Skills for comics artists
Comments - So I found this page on Google... I was wondering if i really needed to be at college to one day become a comic book artist. I'm dreading school right now, it's not my thing, working with charcoal and paint is fun and all, but not my thing. I thought I needed a degree a diploma or something, but you say I don't, and I want to base my life around it. It comes down to skill and talent, not a piece of paper.
While it's important to have talent, you'll never reach your full potential unless you constantly practice and learn new lessons. I'm a great believer in feedback loops. If you want to improve you need to figure out where to improve.
Art school is a great way to have lots of people tell you where you've gone wrong. You bring in your homework, it gets posted on the chalkboard, and everyone gets to gripe about or praise each piece. It can be brutal but you learn where you might be wrong. You also learn to listen to the occasional idiot without getting worked up.
It's also nice that they teach you new techniques.
If you can find either A) someone very skilled and talented to give you advice, or B) a series of people, of increasing gifts, who can give you advice as you grow, you don't need art school. If you're really honest with yourself and motivated to improve you can keep getting better after you run out of teachers and mentors. At that point it's good to have talented colleagues.
Here are some good skills for comics and other fields where comics artists often drift into:
Color theory (How do a green man and a peach colored man look in blue neon light?)
Perspective (Can you draw a full rotation of a Ford Thunderbird?)
Figure drawing (Can you convincingly draw a mom dressing her 6 yr old?)
Clothing and drapery (Can you draw a woman in a long dress punching an unsuspecting man in a suit?)
Graphics software (One of my weaknesses. Adobe Photoshop, Illustrator, and InDesign. Ooh, and SketchUp)
Pre-press (Another of my weaknesses. Do you know how to submit and proof files for publication?)
Painting (Can you make a full color image of a pitcher of lemonade on a kitchen counter, looking out into a garden?)
Animation (Yet again, something I can't do. LOTS of guys do work for animation studios)
Graphic Design (I used to be good at this but my skills have weakened. Can you design a cool looking cover logo, letters page and other layouts for a comic book?)
Fiction writing (I don't mean the lame memoir and poetry you learn in creative writing classes. Can you write a well structured fictional piece with well motivated characters, a good buildup of suspense and character crisis, and a believable plot?)

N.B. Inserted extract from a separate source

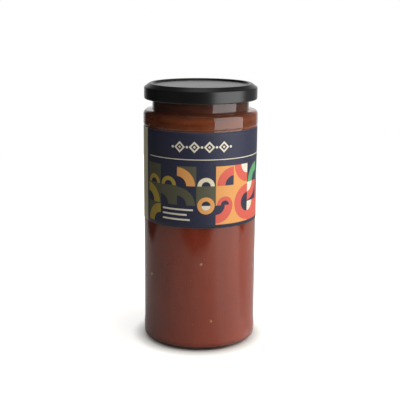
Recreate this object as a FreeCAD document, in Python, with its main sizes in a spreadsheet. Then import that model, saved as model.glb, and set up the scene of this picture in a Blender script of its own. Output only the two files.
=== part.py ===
"""Straight glass jar of tomato passata, shut by a twist-off lid, with a paper label round its body.

Every piece is turned about Z, which is the jar's own axis. The jar stands on the plane z = 0.
"""

import FreeCAD, Part
import math
import os
import re

import Sketcher

# Driving sizes, in millimetres. Each name is a cell of the document's sheet.
SIZES = {
    # glass, heights, from the rim downwards
    "jar_height": 169.8,
    "finish_length": 8.9,
    "finish_flare": 2.4,
    "neck_length": 7.0,
    "shoulder_rise": 0.6,
    "shoulder_bead": 9.3,
    "bead_ramp": 1.0,
    "heel_height": 9.5,
    "heel_ramp": 4.0,
    # glass, radii, from the body inwards
    "panel_radius": 36.9,
    "bead_relief": 0.3,
    "shoulder_step": 5.8,
    "finish_step": 2.3,
    # glass, thickness and roundings
    "wall": 2.5,
    "floor_thickness": 3.2,
    "floor_rounding": 3.0,
    "heel_rounding": 4.0,
    "heel_blend": 14.0,
    "shoulder_rounding": 2.8,
    "rim_rounding": 1.2,
    # foot and push-up
    "foot_width": 2.6,
    "foot_thickness": 2.6,
    "foot_rounding": 1.0,
    "push_up": 2.4,
    "push_up_slope": 5.0,
    # filling
    "headspace": 9.2,
    "fill_gap": 0.05,
    # label
    "label_height": 60.6,
    "label_thickness": 0.2,
    "label_gap": 0.05,
    "label_to_bead": 0.7,
    # lid
    "lid_height": 10.0,
    "lid_sheet": 0.3,
    "lid_seat_gap": 0.25,
    "lid_rim_clearance": 0.12,
    "lid_side_gap": 2.65,
    "lid_bevel_width": 3.5,
    "lid_bevel_drop": 2.5,
    "lid_bevel_rounding": 1.0,
    "lid_ring_width": 1.5,
    "lid_ring_rounding": 0.5,
    "lid_recess": 1.2,
    "lid_recess_slope": 0.9,
    "lid_curl": 1.9,
    "lid_curl_rounding": 0.85,
}

# Heights and radii that follow from the driving sizes.
DERIVED = {
    "neck_top": "jar_height - finish_length",
    "finish_bottom": "neck_top + finish_flare",
    "neck_root": "neck_top - neck_length",
    "shoulder_height": "neck_root - shoulder_rise",
    "bead_start": "shoulder_height - shoulder_bead",
    "bead_radius": "panel_radius + bead_relief",
    "neck_radius": "bead_radius - shoulder_step",
    "finish_radius": "neck_radius + finish_step",
    "foot_radius": "bead_radius - heel_rounding",
    "push_up_radius": "foot_radius - foot_width - push_up_slope",
    "floor_height": "push_up + floor_thickness",
    "inner_radius": "panel_radius - wall",
    "bore_radius": "neck_radius - wall",
    "inner_shoulder": "shoulder_height - wall",
    "fill_level": "jar_height - headspace",
    "label_top": "bead_start - label_to_bead",
    "label_bottom": "label_top - label_height",
    "lid_radius": "finish_radius + lid_side_gap + lid_sheet",
    "lid_ring_radius": "lid_radius - lid_bevel_width",
    "lid_ring_inner": "lid_ring_radius - lid_ring_width",
    "lid_panel_radius": "lid_ring_inner - lid_recess_slope",
    # The lid comes to rest where it first nears the glass rim, which is at the ring's underside, the bevel or
    # the wall of the sunk panel. Each of these seats is the ring's height over the rim there.
    "rim_reach": "rim_rounding + lid_rim_clearance",
    "bevel_tilt": "atan((lid_bevel_drop - lid_sheet / 2) / (lid_bevel_width - lid_sheet * 2 / 3))",
    "bevel_outset": "lid_ring_radius - lid_sheet / 3 - finish_radius + rim_rounding",
    "bevel_seat": "(rim_reach - bevel_outset * sin(bevel_tilt)) / cos(bevel_tilt) - rim_rounding",
    "recess_tilt": "atan(lid_recess / lid_recess_slope)",
    "recess_inset": "finish_radius - wall + rim_rounding - lid_ring_inner - lid_sheet / 2",
    "recess_seat": "(rim_reach - recess_inset * sin(recess_tilt)) / cos(recess_tilt) - rim_rounding",
    "lid_seat": "max(lid_seat_gap; bevel_seat; recess_seat)",
    "lid_top": "jar_height + lid_seat + lid_sheet",
    "lid_bottom": "lid_top - lid_height",
    "lid_panel": "lid_top - lid_recess",
    "lid_bevel_height": "lid_top - lid_bevel_drop",
}

# Ends of a sketch's edges, and its two axes, as the Sketcher numbers them.
START, END = 1, 2
HORIZONTAL_AXIS, VERTICAL_AXIS = -1, -2

document = FreeCAD.newDocument("passata_jar")
sheet = document.addObject("Spreadsheet::Sheet", "Sizes")


def fill_sheet():
    """Writes the driving sizes as plain numbers and the derived ones as formulas, a row each."""
    rows = [(name, str(number)) for name, number in SIZES.items()]
    rows += [(name, "=" + formula) for name, formula in DERIVED.items()]
    for row, (name, content) in enumerate(rows, start=1):
        sheet.set("A%d" % row, name)
        sheet.set("B%d" % row, content)
        sheet.setAlias("B%d" % row, name)
    document.recompute()


def size(formula):
    """The value of a formula of the sheet's names, in millimetres."""
    return float(sheet.evalExpression(formula))


def bound(formula):
    """The same formula as another object reads it, with each name taken from the sheet."""
    return re.sub(r"[a-z_]+", lambda name: "Sizes." + name.group(), formula)


def constrain(sketch, formula, kind, *references):
    """Adds a dimension that is bound to a formula of the sheet's names."""
    index = sketch.addConstraint(Sketcher.Constraint(kind, *references, size(formula)))
    sketch.setExpression("Constraints[%d]" % index, bound(formula))


def pin_down(sketch, corner, geometry, end):
    """Fixes a point of the sketch at the corner's radius and height. "0" puts it on an axis."""
    radius, height = corner[:2]
    if radius == "0":
        sketch.addConstraint(Sketcher.Constraint("PointOnObject", geometry, end, VERTICAL_AXIS))
    else:
        constrain(sketch, radius, "DistanceX", HORIZONTAL_AXIS, START, geometry, end)
    if height == "0":
        sketch.addConstraint(Sketcher.Constraint("PointOnObject", geometry, end, HORIZONTAL_AXIS))
    else:
        constrain(sketch, height, "DistanceY", HORIZONTAL_AXIS, START, geometry, end)


def round_off(before, corner, after, rounding):
    """Where an arc of that rounding leaves the two edges of a corner, and its centre."""
    towards = (before - corner).normalize()
    away = (after - corner).normalize()
    half_angle = towards.getAngle(away) / 2
    reach = rounding / math.tan(half_angle)
    centre = corner + (towards + away).normalize() * (rounding / math.sin(half_angle))
    return corner + towards * reach, corner + away * reach, centre


def add_bend(sketch, begin, finish, centre):
    """Adds the arc from begin to finish. Returns it with the numbers of its ends in that order."""
    first = math.atan2(begin.y - centre.y, begin.x - centre.x)
    last = math.atan2(finish.y - centre.y, finish.x - centre.x)
    circle = Part.Circle(centre, FreeCAD.Vector(0, 0, 1), begin.distanceToPoint(centre))
    if (last - first) % (2 * math.pi) < math.pi:
        return sketch.addGeometry(Part.ArcOfCircle(circle, first, last), False), START, END
    return sketch.addGeometry(Part.ArcOfCircle(circle, last, first), False), END, START


def draw_outline(sketch, corners):
    """Draws a closed outline. A corner is (radius, height), with a third formula to round it."""
    count = len(corners)
    places = [FreeCAD.Vector(size(corner[0]), size(corner[1]), 0) for corner in corners]
    ends = []
    for index, corner in enumerate(corners):
        ends.append((places[index], places[index], None))
        if len(corner) == 3:
            after = places[(index + 1) % count]
            ends[index] = round_off(places[index - 1], places[index], after, size(corner[2]))
    edges = []
    for index in range(count):
        edge = Part.LineSegment(ends[index][1], ends[(index + 1) % count][0])
        edges.append(sketch.addGeometry(edge, False))
    for index, corner in enumerate(corners):
        coming, going = edges[index - 1], edges[index]
        if len(corner) == 2:
            sketch.addConstraint(Sketcher.Constraint("Coincident", coming, END, going, START))
            pin_down(sketch, corner, going, START)
            continue
        bend, first, last = add_bend(sketch, *ends[index])
        sketch.addConstraint(Sketcher.Constraint("Tangent", coming, END, bend, first))
        sketch.addConstraint(Sketcher.Constraint("Tangent", bend, last, going, START))
        constrain(sketch, corner[2], "Radius", bend)
        point = sketch.addGeometry(Part.Point(places[index]), True)
        sketch.addConstraint(Sketcher.Constraint("PointOnObject", point, START, coming))
        sketch.addConstraint(Sketcher.Constraint("PointOnObject", point, START, going))
        pin_down(sketch, corner, point, START)


def turned_body(label, corners):
    """A body made by turning one outline in the XZ plane a full turn about Z."""
    body = document.addObject("PartDesign::Body", label)
    body.Label = label
    planes = [plane for plane in body.Origin.OriginFeatures if plane.Role == "XZ_Plane"]
    sketch = body.newObject("Sketcher::SketchObject", label + "_outline")
    sketch.AttachmentSupport = [(planes[0], "")]
    sketch.MapMode = "FlatFace"
    draw_outline(sketch, corners)
    turn = body.newObject("PartDesign::Revolution", label + "_turn")
    turn.Profile = sketch
    turn.ReferenceAxis = (sketch, ["V_Axis"])
    turn.Angle = 360.0
    body.Placement = FreeCAD.Placement()
    return body


def build_jar():
    """The glass, from the middle of its push-up round the outside to its rim and back inside."""
    base = [
        ("0", "push_up"),
        ("push_up_radius", "push_up", "push_up_slope"),
        ("foot_radius - foot_width", "0", "foot_rounding"),
        ("bead_radius", "0", "heel_rounding"),
    ]
    body = [
        ("bead_radius", "heel_height", "heel_blend"),
        ("panel_radius", "heel_height + heel_ramp", "heel_blend"),
        ("panel_radius", "bead_start"),
        ("bead_radius", "bead_start + bead_ramp"),
        ("bead_radius", "shoulder_height", "shoulder_rounding"),
    ]
    neck = [
        ("neck_radius", "neck_root", "rim_rounding"),
        ("neck_radius", "neck_top", "rim_rounding"),
        ("finish_radius", "finish_bottom", "rim_rounding"),
        ("finish_radius", "jar_height", "rim_rounding"),
        ("finish_radius - wall", "jar_height", "rim_rounding"),
    ]
    inside = [
        ("finish_radius - wall", "finish_bottom", "rim_rounding"),
        ("bore_radius", "neck_top", "rim_rounding"),
        ("bore_radius", "inner_shoulder + shoulder_rise", "rim_rounding"),
        ("inner_radius", "inner_shoulder", "shoulder_rounding"),
        ("inner_radius", "foot_thickness", "floor_rounding"),
        ("foot_radius - foot_width", "foot_thickness", "foot_rounding"),
        ("push_up_radius", "floor_height", "push_up_slope"),
        ("0", "floor_height"),
    ]
    return turned_body("glass_jar", base + body + neck + inside)


def build_filling():
    """The passata, which lies against the glass all over, up to a level inside the neck."""
    neck = "bore_radius - fill_gap"
    side = "inner_radius - fill_gap"
    under_shoulder = "inner_shoulder - fill_gap"
    return turned_body("passata", [
        ("0", "floor_height + fill_gap"),
        ("push_up_radius", "floor_height + fill_gap", "push_up_slope + fill_gap"),
        ("foot_radius - foot_width", "foot_thickness + fill_gap", "foot_rounding - fill_gap"),
        (side, "foot_thickness + fill_gap", "floor_rounding - fill_gap"),
        (side, under_shoulder, "shoulder_rounding - fill_gap"),
        (neck, under_shoulder + " + shoulder_rise", "rim_rounding + fill_gap"),
        (neck, "fill_level"),
        ("0", "fill_level"),
    ])


def build_label():
    """The paper label, wrapped all round the panel between the two beads."""
    paper = "panel_radius + label_gap"
    return turned_body("label", [
        (paper, "label_bottom"),
        (paper + " + label_thickness", "label_bottom"),
        (paper + " + label_thickness", "label_top"),
        (paper, "label_top"),
    ])


def build_lid():
    """The lid: sunk panel, raised ring over the glass rim, bevel, skirt and a rolled-in curl."""
    curl_inside = "lid_radius - lid_curl"
    outside = [
        ("0", "lid_panel"),
        ("lid_panel_radius", "lid_panel", "lid_ring_rounding"),
        ("lid_ring_inner", "lid_top", "lid_ring_rounding"),
        ("lid_ring_radius", "lid_top", "lid_ring_rounding"),
        ("lid_radius", "lid_bevel_height", "lid_bevel_rounding"),
    ]
    curl = [
        ("lid_radius", "lid_bottom", "lid_curl_rounding"),
        (curl_inside, "lid_bottom", "lid_curl_rounding"),
        (curl_inside, "lid_bottom + lid_curl", "lid_curl_rounding"),
        ("lid_radius - lid_sheet", "lid_bottom + lid_curl"),
    ]
    inside = [
        ("lid_radius - lid_sheet", "lid_bevel_height - lid_sheet / 2", "lid_ring_rounding"),
        ("lid_ring_radius - lid_sheet / 3", "lid_top - lid_sheet"),
        ("lid_ring_inner + lid_sheet / 2", "lid_top - lid_sheet"),
        ("lid_panel_radius + lid_sheet / 2", "lid_panel - lid_sheet"),
        ("0", "lid_panel - lid_sheet"),
    ]
    return turned_body("lid", outside + curl + inside)


def check_document(pieces):
    """Stops the script if any feature failed or any piece isn't one valid solid."""
    for feature in document.Objects:
        if "Invalid" in feature.State or "Error" in feature.State:
            raise RuntimeError("failed feature: " + feature.Label)
    for piece in pieces:
        shape = piece.Shape
        if shape.isNull() or not shape.isValid() or len(shape.Solids) != 1:
            raise RuntimeError("not one valid solid: " + piece.Label)


fill_sheet()
pieces = [build_jar(), build_filling(), build_label(), build_lid()]
document.recompute()
check_document(pieces)
os.makedirs("parts", exist_ok=True)
for piece in pieces:
    piece.Shape.exportStep("parts/%s.step" % piece.Label)
    print("%-10s %9.1f mm3" % (piece.Label, piece.Shape.Volume), piece.Shape.BoundBox)
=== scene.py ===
import math
import random

import bpy
from mathutils import Matrix, Vector


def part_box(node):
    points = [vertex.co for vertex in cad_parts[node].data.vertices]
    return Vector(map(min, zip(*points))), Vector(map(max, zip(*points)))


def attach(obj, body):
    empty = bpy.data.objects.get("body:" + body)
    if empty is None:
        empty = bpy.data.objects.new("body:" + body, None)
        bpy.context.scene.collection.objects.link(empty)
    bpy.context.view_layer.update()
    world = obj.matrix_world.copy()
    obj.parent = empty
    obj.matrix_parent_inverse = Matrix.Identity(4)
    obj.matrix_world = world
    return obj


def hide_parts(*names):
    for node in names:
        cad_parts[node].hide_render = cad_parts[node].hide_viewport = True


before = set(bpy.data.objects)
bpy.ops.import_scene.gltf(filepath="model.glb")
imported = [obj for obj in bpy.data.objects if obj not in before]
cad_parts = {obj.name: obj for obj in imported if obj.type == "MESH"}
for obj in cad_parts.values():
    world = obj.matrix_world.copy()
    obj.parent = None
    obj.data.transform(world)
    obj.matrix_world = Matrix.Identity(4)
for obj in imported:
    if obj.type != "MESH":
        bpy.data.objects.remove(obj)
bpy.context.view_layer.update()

MM = 0.001

# The low and high corners of the CAD nodes, which give the outer sizes.
# The sizes of the glass jar and the lid, in millimetres, are the CAD's own.
GLASS_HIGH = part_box("glass_jar")[1]
LID_LOW, LID_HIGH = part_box("lid")
LABEL_LOW, LABEL_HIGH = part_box("label")
FILL_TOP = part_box("passata")[1][2]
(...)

Keep in mind that even most art schools won't teach you all of these skills properly. Go to an art school's graduate show and you'll see great variety in both style and accomplishment. Some people teach themselves stuff the school doesn't bother doing.
You don't need all of these skills to break into comics. If you can draw ANYTHING convincingly and have good storytelling you can do fine (Frank Miller can't paint or animate but he can tell a great story involving a guy in a trench coat driving a convertible to a cathedral). But if you want to prepare for a long career in comics and related fields, these skills are a good start.
Best of luck. I'll be at the 2008 Calgary Expo. If you're there, say hi!